Your task is to quote the material that follows, in full and exactly.

— begin DATASET CONTENT —

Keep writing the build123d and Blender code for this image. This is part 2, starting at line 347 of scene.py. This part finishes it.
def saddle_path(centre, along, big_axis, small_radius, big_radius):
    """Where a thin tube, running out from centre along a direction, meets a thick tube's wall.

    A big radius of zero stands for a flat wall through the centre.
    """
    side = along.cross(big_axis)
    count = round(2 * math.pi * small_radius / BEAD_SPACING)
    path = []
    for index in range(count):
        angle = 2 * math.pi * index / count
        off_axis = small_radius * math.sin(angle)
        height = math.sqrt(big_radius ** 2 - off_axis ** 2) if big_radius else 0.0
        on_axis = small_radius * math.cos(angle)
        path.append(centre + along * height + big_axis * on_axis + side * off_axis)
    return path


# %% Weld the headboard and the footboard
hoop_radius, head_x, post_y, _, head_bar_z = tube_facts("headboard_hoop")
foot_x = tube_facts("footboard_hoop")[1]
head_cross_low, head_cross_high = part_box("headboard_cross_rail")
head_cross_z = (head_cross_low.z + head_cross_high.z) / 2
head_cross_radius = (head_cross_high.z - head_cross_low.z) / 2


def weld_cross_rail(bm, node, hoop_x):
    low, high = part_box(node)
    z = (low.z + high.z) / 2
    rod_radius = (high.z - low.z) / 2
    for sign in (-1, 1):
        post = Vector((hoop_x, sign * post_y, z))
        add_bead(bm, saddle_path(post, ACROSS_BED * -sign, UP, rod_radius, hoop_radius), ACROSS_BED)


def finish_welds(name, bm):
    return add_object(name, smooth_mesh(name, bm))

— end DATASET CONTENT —

- RESULT
Keep writing the build123d and Blender code for this image. This is part 2, starting at line 347 of scene.py. This part finishes it.
def saddle_path(centre, along, big_axis, small_radius, big_radius):
    """Where a thin tube, running out from centre along a direction, meets a thick tube's wall.

    A big radius of zero stands for a flat wall through the centre.
    """
    side = along.cross(big_axis)
    count = round(2 * math.pi * small_radius / BEAD_SPACING)
    path = []
    for index in range(count):
        angle = 2 * math.pi * index / count
        off_axis = small_radius * math.sin(angle)
        height = math.sqrt(big_radius ** 2 - off_axis ** 2) if big_radius else 0.0
        on_axis = small_radius * math.cos(angle)
        path.append(centre + along * height + big_axis * on_axis + side * off_axis)
    return path


# %% Weld the headboard and the footboard
hoop_radius, head_x, post_y, _, head_bar_z = tube_facts("headboard_hoop")
foot_x = tube_facts("footboard_hoop")[1]
head_cross_low, head_cross_high = part_box("headboard_cross_rail")
head_cross_z = (head_cross_low.z + head_cross_high.z) / 2
head_cross_radius = (head_cross_high.z - head_cross_low.z) / 2


def weld_cross_rail(bm, node, hoop_x):
    low, high = part_box(node)
    z = (low.z + high.z) / 2
    rod_radius = (high.z - low.z) / 2
    for sign in (-1, 1):
        post = Vector((hoop_x, sign * post_y, z))
        add_bead(bm, saddle_path(post, ACROSS_BED * -sign, UP, rod_radius, hoop_radius), ACROSS_BED)


def finish_welds(name, bm):
    return add_object(name, smooth_mesh(name, bm))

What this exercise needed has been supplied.